■ **PROVIDED DATA**

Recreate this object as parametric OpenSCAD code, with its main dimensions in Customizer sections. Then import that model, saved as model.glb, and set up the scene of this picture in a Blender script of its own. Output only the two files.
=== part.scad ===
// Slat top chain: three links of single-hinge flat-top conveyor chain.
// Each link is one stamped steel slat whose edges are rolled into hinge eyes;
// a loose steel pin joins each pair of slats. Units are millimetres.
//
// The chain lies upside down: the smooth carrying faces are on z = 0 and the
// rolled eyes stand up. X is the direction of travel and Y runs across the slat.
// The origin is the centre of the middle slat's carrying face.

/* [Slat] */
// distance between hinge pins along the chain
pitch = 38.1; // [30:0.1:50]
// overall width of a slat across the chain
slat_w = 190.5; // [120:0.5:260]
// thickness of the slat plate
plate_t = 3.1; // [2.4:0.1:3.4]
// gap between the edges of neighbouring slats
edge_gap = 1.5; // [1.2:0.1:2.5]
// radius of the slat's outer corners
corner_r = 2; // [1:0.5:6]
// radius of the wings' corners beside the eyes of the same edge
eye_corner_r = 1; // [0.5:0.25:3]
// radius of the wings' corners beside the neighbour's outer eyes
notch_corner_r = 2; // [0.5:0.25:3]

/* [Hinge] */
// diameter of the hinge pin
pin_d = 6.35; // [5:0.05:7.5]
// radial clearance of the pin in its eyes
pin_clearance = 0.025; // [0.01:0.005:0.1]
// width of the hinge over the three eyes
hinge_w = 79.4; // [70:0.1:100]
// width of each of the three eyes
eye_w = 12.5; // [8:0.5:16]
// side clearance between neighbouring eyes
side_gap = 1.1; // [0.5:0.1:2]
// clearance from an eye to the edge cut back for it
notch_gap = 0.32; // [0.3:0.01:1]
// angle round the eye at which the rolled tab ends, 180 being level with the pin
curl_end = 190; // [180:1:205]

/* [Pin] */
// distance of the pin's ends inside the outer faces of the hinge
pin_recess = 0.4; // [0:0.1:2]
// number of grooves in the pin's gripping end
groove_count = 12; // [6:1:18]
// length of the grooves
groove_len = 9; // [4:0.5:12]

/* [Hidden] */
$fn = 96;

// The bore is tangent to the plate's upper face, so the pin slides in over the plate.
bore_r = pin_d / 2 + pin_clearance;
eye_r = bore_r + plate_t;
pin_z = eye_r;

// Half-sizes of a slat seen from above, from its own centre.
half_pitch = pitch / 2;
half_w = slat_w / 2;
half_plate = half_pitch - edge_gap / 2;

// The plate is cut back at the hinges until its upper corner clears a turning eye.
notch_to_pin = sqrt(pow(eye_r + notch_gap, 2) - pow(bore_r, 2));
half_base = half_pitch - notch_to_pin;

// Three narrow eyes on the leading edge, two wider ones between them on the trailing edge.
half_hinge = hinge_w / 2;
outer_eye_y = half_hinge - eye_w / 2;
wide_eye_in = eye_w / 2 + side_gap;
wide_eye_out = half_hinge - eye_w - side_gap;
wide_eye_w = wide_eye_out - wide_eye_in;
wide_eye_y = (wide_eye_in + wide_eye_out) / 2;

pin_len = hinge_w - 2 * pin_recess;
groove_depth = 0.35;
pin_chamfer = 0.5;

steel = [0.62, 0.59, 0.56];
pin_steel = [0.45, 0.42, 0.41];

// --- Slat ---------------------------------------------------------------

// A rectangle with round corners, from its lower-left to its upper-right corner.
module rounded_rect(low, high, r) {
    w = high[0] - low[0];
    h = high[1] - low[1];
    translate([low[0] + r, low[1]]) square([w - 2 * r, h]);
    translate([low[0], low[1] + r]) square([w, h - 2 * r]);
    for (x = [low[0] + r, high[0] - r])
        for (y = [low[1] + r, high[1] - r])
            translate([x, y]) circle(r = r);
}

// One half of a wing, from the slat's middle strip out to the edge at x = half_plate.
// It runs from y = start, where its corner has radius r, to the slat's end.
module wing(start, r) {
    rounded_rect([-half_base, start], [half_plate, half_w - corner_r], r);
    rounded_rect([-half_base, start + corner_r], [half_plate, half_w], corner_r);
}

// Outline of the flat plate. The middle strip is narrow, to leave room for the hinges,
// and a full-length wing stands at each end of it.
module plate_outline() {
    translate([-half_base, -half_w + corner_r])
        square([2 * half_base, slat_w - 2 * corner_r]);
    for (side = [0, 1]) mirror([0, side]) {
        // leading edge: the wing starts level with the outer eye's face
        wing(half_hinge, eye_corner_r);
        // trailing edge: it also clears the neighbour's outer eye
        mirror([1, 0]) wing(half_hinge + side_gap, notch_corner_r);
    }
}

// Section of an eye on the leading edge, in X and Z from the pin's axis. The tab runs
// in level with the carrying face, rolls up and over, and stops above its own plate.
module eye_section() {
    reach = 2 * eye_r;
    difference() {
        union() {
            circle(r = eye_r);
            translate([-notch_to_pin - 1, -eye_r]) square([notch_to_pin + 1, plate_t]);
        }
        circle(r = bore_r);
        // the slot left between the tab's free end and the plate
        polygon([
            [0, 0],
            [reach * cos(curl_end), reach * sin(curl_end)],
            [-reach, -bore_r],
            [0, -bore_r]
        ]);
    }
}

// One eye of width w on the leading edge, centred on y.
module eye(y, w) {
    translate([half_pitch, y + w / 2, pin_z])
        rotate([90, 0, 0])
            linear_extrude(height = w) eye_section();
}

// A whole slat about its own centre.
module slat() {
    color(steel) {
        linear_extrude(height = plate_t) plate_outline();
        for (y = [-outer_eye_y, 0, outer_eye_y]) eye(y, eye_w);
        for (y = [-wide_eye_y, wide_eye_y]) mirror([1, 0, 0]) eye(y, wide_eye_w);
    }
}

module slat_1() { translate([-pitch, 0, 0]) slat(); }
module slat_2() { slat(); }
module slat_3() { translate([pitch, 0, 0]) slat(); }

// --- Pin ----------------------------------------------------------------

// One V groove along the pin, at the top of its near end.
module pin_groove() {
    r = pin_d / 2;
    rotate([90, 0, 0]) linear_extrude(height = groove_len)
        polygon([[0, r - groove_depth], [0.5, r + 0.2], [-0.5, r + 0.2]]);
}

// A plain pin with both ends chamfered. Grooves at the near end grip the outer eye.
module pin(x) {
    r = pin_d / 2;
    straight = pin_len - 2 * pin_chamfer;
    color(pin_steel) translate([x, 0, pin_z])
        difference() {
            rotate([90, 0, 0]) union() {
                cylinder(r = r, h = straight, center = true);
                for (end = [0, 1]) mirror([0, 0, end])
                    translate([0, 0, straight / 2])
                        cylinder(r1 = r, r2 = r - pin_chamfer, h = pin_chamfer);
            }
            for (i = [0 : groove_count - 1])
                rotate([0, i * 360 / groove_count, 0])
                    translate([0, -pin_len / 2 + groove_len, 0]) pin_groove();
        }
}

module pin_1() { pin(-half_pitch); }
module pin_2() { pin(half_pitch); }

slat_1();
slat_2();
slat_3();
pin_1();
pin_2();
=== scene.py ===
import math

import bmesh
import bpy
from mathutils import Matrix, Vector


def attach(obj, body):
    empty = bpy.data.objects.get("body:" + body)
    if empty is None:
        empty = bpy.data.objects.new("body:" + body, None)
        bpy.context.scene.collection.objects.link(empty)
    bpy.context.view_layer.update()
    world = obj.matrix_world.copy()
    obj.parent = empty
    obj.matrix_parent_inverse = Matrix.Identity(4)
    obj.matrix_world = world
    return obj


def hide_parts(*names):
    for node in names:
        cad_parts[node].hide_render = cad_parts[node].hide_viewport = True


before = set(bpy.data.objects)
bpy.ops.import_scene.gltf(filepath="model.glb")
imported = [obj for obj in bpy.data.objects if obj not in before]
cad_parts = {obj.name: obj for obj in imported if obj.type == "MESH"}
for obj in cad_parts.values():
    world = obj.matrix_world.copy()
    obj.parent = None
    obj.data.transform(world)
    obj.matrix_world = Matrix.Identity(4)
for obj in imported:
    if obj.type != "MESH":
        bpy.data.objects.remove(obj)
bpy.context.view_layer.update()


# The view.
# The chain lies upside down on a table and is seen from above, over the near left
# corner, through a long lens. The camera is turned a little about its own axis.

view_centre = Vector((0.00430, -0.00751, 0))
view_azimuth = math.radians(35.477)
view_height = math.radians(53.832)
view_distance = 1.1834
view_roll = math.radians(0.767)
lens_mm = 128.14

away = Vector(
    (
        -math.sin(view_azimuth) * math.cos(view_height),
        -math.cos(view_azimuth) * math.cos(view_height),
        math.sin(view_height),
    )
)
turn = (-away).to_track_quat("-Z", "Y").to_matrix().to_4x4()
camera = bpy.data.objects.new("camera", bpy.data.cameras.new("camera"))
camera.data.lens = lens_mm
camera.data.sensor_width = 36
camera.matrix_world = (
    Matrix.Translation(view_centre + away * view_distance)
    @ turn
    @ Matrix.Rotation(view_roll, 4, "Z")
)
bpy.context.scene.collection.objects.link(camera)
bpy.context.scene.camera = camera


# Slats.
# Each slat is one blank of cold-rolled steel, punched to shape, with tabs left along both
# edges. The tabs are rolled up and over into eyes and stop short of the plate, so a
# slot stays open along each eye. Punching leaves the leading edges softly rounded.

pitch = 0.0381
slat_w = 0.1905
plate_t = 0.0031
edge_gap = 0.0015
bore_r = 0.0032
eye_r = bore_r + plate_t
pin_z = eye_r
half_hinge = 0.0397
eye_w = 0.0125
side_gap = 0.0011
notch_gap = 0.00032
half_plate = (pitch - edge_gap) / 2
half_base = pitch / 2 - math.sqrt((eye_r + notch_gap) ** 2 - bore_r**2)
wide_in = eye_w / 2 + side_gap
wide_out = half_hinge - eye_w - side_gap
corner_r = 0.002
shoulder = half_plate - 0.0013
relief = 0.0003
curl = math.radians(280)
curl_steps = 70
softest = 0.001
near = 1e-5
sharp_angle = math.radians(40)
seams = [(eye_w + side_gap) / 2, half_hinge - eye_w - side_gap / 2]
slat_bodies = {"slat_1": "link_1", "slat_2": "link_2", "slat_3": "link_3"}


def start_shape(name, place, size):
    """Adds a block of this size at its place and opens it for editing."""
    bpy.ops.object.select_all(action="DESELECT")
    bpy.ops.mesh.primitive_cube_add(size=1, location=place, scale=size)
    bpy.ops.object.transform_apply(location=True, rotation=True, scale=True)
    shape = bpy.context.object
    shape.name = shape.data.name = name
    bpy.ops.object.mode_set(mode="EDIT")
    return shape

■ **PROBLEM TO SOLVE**
Start at the line with "obj.data.transform(world)" and stop after the line with "# slot stays". Repeat exactly the lines in that range.

■ **RESPONSE BELOW**
    obj.data.transform(world)
    obj.matrix_world = Matrix.Identity(4)
for obj in imported:
    if obj.type != "MESH":
        bpy.data.objects.remove(obj)
bpy.context.view_layer.update()


# The view.
# The chain lies upside down on a table and is seen from above, over the near left
# corner, through a long lens. The camera is turned a little about its own axis.

view_centre = Vector((0.00430, -0.00751, 0))
view_azimuth = math.radians(35.477)
view_height = math.radians(53.832)
view_distance = 1.1834
view_roll = math.radians(0.767)
lens_mm = 128.14

away = Vector(
    (
        -math.sin(view_azimuth) * math.cos(view_height),
        -math.cos(view_azimuth) * math.cos(view_height),
        math.sin(view_height),
    )
)
turn = (-away).to_track_quat("-Z", "Y").to_matrix().to_4x4()
camera = bpy.data.objects.new("camera", bpy.data.cameras.new("camera"))
camera.data.lens = lens_mm
camera.data.sensor_width = 36
camera.matrix_world = (
    Matrix.Translation(view_centre + away * view_distance)
    @ turn
    @ Matrix.Rotation(view_roll, 4, "Z")
)
bpy.context.scene.collection.objects.link(camera)
bpy.context.scene.camera = camera


# Slats.
# Each slat is one blank of cold-rolled steel, punched to shape, with tabs left along both
# edges. The tabs are rolled up and over into eyes and stop short of the plate, so a
# slot stays open along each eye. Punching leaves the leading edges softly rounded.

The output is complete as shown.